Julianna Balicka: Yeah. As I just told Andrew, where we are seeing good kind of momentum in our pipelines. As Kevin discussed, it's in the Korean subsidiary sectors and also in the specialized C&I teams, which include health care, project finance, structured finance, et cetera. So that's what's building up in our pipeline.

Ahmad Hasan: All right. Thank you for that. And you kind of talked about it earlier in the previous question, but can you remind us the specific NIM impact of each 25 basis cut all else equal?

Julianna Balicka: All else equal, the each 25 basis point cut in the first year will more or less offset itself with the -- we won't compress on our loan yields, but then we won't be able to bring down deposit costs as much. So net-net, it washes out and it's slightly -- with a slight downward shift, but it all kind of depends on execution. And no, I'm not providing you a precise basis point answer.

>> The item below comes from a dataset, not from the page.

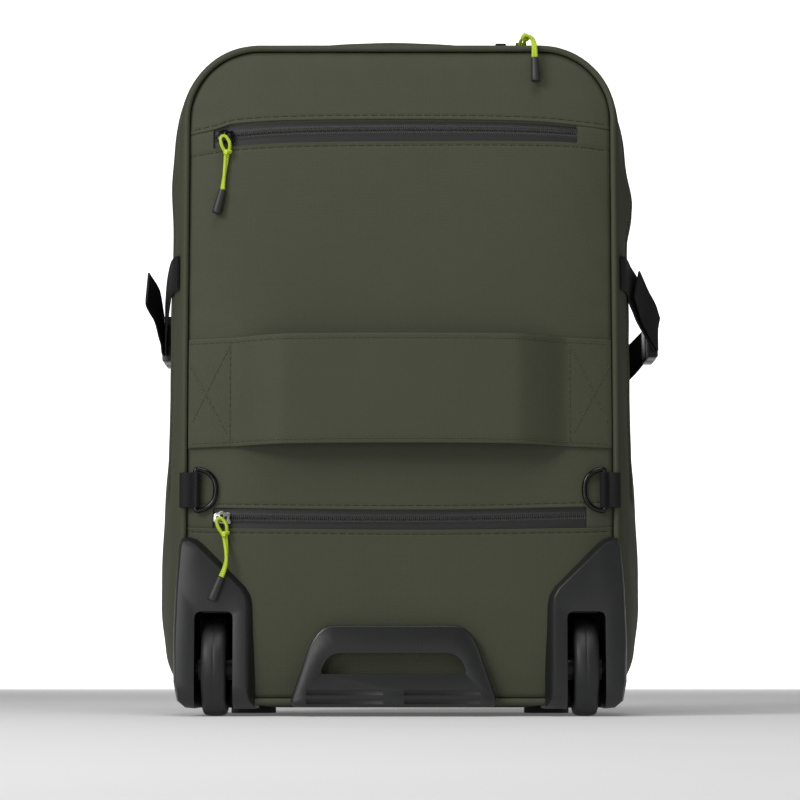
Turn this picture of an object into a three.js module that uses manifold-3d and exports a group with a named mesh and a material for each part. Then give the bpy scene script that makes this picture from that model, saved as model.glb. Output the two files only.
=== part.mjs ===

Ahmad Hasan: All right. And then maybe on credit, you guys maintained pretty good asset quality this quarter. Any specific color there? Are there any points of stress, anything maybe you're looking more closely?

Peter Koh: Sure, this is Peter. So far, our asset quality has remained stable and I think, obviously, there's a lot of uncertainty around the tariff environment and things like that. But we've been very proactive with our portfolio. We're monitoring very closely. So far, we think our borrowers are being proactive to mitigate some of the impact -- potential impact from tariffs by diversifying supply chains and things like that. So we are closely monitoring as everyone is doing. But so far, our asset quality is definitely healthy and stable.

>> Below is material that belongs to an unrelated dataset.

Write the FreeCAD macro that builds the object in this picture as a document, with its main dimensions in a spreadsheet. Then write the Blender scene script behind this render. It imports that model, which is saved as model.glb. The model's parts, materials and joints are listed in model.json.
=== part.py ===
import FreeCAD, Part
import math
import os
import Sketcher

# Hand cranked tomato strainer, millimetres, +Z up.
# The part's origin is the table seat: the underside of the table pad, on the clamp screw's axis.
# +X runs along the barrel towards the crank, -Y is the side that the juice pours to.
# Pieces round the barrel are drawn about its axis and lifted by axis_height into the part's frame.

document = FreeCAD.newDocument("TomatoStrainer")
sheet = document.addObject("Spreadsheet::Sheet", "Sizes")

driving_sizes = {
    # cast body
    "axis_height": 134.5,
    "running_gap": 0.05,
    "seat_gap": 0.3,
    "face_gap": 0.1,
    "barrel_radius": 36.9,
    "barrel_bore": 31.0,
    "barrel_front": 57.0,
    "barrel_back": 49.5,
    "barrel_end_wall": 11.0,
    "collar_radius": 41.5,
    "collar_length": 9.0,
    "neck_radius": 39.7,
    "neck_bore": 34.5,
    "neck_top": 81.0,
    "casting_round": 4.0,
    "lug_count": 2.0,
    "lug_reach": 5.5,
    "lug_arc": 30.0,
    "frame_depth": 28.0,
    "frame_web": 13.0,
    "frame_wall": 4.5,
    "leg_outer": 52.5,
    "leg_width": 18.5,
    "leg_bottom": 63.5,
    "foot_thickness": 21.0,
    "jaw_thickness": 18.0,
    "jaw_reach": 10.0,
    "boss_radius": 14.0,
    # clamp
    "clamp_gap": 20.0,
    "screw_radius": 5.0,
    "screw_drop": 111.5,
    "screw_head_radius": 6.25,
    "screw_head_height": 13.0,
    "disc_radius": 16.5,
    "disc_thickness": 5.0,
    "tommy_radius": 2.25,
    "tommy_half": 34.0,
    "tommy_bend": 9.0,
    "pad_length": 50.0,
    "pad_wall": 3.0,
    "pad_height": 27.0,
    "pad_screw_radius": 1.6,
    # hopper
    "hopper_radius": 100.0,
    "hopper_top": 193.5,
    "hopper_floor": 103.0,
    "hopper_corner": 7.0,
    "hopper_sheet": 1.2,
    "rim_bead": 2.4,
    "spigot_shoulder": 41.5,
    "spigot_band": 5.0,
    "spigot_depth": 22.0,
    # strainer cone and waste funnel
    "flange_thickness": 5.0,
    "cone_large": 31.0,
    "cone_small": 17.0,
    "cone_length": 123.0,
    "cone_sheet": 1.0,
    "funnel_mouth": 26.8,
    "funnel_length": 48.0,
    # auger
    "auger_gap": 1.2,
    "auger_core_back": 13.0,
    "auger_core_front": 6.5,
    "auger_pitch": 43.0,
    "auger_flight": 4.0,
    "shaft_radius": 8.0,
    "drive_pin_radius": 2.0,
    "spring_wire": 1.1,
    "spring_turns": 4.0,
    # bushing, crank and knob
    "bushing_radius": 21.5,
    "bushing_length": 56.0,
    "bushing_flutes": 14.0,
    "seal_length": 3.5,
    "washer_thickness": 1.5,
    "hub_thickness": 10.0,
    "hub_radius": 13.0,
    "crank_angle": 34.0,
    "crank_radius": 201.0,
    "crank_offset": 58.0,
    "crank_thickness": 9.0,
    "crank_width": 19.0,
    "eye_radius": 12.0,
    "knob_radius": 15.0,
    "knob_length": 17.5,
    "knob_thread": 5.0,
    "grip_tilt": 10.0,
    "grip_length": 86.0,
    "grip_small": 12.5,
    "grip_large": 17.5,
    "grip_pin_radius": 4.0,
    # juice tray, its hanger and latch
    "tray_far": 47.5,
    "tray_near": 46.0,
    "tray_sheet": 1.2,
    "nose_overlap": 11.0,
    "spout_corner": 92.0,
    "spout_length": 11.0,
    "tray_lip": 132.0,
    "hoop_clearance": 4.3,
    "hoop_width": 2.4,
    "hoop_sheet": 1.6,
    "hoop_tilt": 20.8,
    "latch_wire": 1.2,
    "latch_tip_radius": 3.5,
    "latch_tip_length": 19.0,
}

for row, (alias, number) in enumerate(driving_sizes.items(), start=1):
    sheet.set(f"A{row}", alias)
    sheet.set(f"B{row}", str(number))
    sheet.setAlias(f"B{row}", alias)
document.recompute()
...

Ahmad Hasan: Great. Thank you for taking my questions.

Peter Koh: Thank you.

Operator: This will conclude our question-and-answer session. I would like to turn the conference back over to management for any closing remarks.

Kevin Kim: Thank you. Once again, thank you all for joining us today, and we look forward to speaking with you again next quarter. Bye, everyone.

Operator: The conference has now concluded. Thank you for attending today's presentation. You may now disconnect.